With a smile and a wave, I was out on the run course. There was to be no magical run this day, no miracle fancy-footwork that would bail me out and let me run through the field. After the leg-shattering pain from the ride, it was all I could do to just cruise through the run, all the while cheering on my fellow country-folk (who I’m sure appreciated the cheers on the inside, although they gave me this sort of “Oh man I hate you so bad right now” face,) other competitors and volunteers, never letting my big smile fade for even a moment. With 5km to go, I could see Tanille way up ahead, and just piled on what I had left to catch her. Successfully done, it was nothing but the finish line and some massive congratulations for my Canadian teammates and other competitors.
|Never-ending smile, happy to be done!|
Heather Wurtele put in a massive run to come in 4th, Rachel McBride killed the whole day for 7th, Tenille Hoogland in 8th, and I managed to drag myself across the line as the 13th pro male. Now, you might remember there were a few more men at the start line, 22 to be exact. With an attrition rate of ALMOST 50%, I am just incredibly proud of myself for pulling through and finishing. Anyone who’s ever ridden long and hard knows, that it doesn’t matter how you slice it 200km’s in the TT position will make you hurt. We all know it’s coming. But with the absolutely incredible, unexplainable pain in my legs, I went to some fairly dark places on the bike just to keep moving. When every inch of my being said to just stop, I shouted out the classic Jens:
Literally too; if anyone heard me they’d have tossed me in the looney bin! It was frustrating, knowing there was so much more potential energy in my legs to go harder, but with the veritable rev-limiter slowing me down, it was an incredible grind. The headwind on the last leg in didn’t help the cause much either. But there’s something to be said about slogging on, continuing when all arrows point to ‘stop.’ Just thinking about all my family, teammates, and friends back home, watching their computer screens and cheering me on, kept my head in the game. I was determined to get to the finish line no matter what, if not for me, for all those who support me and were waiting to see those splits as I crossed over the various timing mats. That was one of my biggest motivating factors to carry on.
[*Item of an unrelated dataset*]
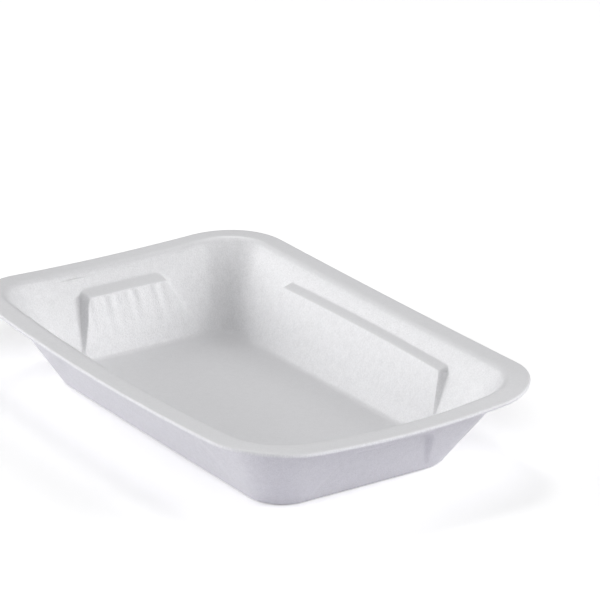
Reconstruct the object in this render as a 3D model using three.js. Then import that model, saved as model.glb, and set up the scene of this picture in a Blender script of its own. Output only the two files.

Post race we attended the awards ceremony, which included Alistair Brownlee, who had won the ‘Short’ distance race. I had the pleasure of a last supper in Abu Dhabi with Rachel, her parents (who flew in from GERMANY just to watch the race!!!) Heather, and Joe Umphenour. It was a fantastic finish to an overwhelming race. Flying out the next morning, I took advantage of the buffet (to the LIMITS!) You see, I’ve been having to pass by all the tastiest treats at breakfast this week, including the croissants, danishes, loaves of delicious breads, and especially the DONUTS! I mean seriously, who does that to a bunch of tapering athletes, leaving donuts out like that?!? I didn’t leave the hotel hungry, we’ll just put it that way.
I’m incredibly proud of the Canadian women for their performances, and proud of myself for what I accomplished out there. I’ve yet to DNF, and hell if I was going to Abu Dhabi to do it. As I sit here on the plane home, bringing with me a newfound fire and focus for the season ahead, a broader smile, and one hell of a sunburn, I feel content with my early season performance.
|Rachel McBride = 7th|
|Heather Wurtele = 4th|
I sure as hell can’t wait to go back next year, with a whole new understanding of what kind of monster I’ll be up against.
Happy training everyone, the race season is baring down on us!!!